The Sarkis Mazmanian Lab - Caltech Biology

We All Live In a Microbial World


Reflecting a growing medical crisis in Western societies, recent epidemiologic and clinical reports have revealed dramatic increases in the incidences of several immune disorders: inflammatory bowel disease, asthma, type 1 diabetes, and multiple sclerosis. The hygiene hypothesis proposed almost three decades ago speculated that these increases are the result of lifestyle changes and medical advances that reduce exposure to microbial pathogens. Microbial infections are, in fact, rare and opportunistic. In contrast, mammals are colonized for life with 100 trillion bacterial cells consisting of hundreds of microbial species, and the contributions of this enormous and diverse ecosystem to human health remain poorly understood.

Recent studies have launched a revolution in biology aimed at understanding how (and more importantly, why) mammals harbor multitudes of symbiotic bacteria. Our laboratory demonstrated for the first time the specific gut bacteria direct the development of the mammalian immune system and confer protection from intestinal diseases; thus fundamental aspects of health are absolutely dependent o microbial symbiosis. Astonishingly, the disorders whose incidences are increasing in Western countries involve a common immunologic defect found in the absence of intestinal bacteria. After eons of co-evolution with our microbial partners, have societal advances (including sanitation, 'western' diets, and antibiotics) paradoxically affected human health adversely by reducing our exposure to health-promoting bacteria?

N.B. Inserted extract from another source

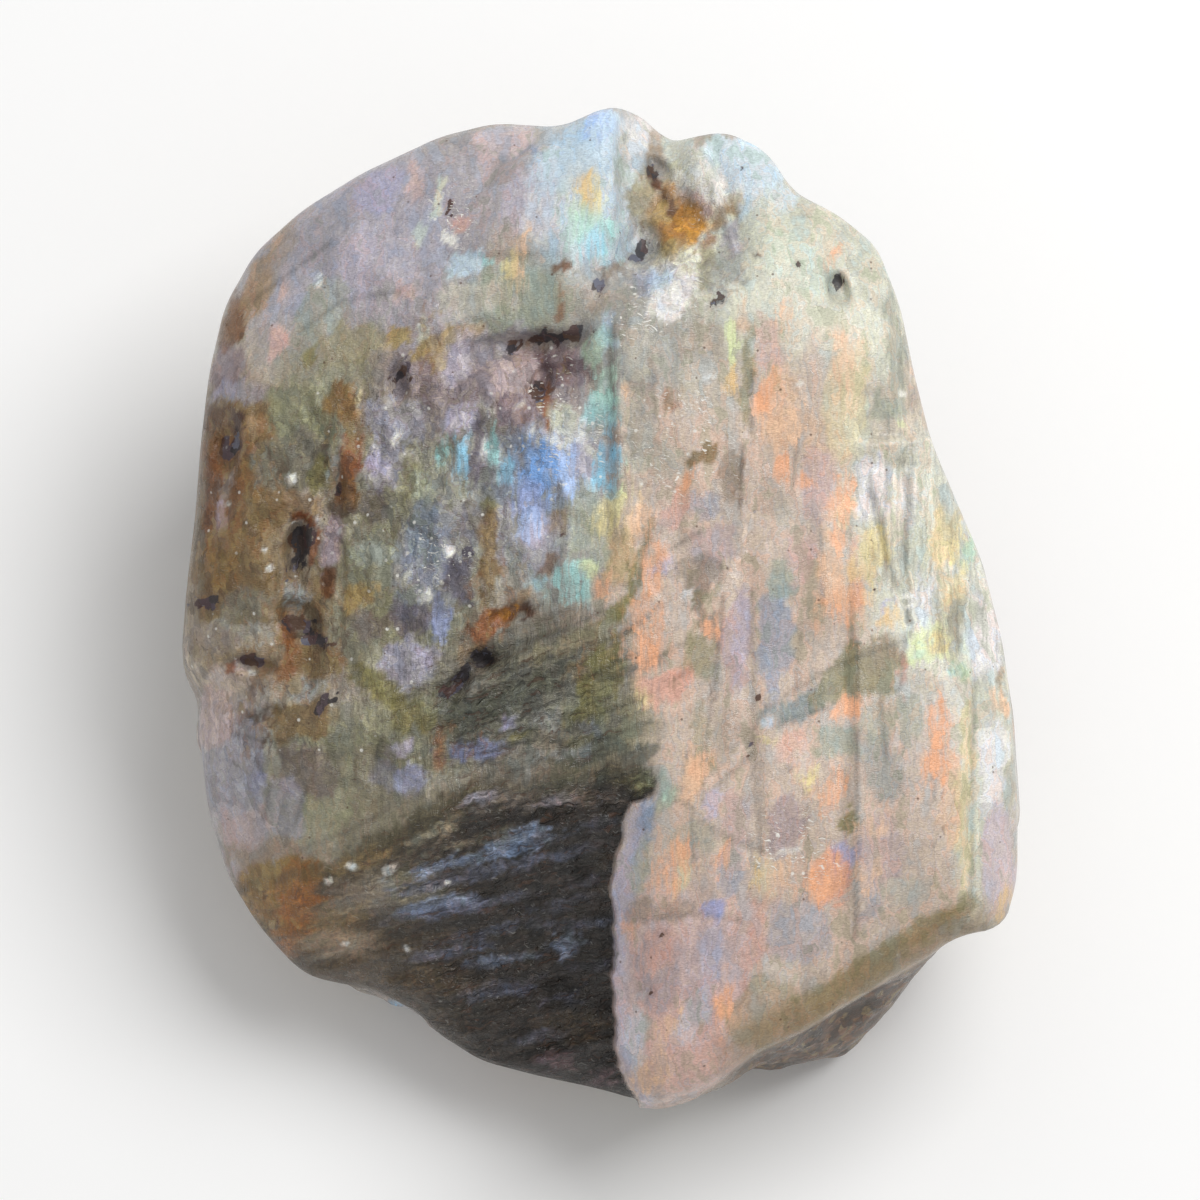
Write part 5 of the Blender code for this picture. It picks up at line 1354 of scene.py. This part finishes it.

We propose that the human genome does not encode all functions required for health, but rather that humans depend on crucial interactions with products of the microbiome (the collective genomes of our intestinal bacterial species). Advances in the past few years now make it possible to mine this untapped reservoir for beneficial microbial molecules. Using advanced genomic, microbiologic, immunologic methods and animal models, our goal is to define the molecular processes evolved by symbiotic bacteria that mediate protection from inflammatory and autoimmune diseases. An understanding of the beneficial immune responses promoted by symbiotic gut bacteria may lead to the development of natural therapeutics based on entirely novel biological principles.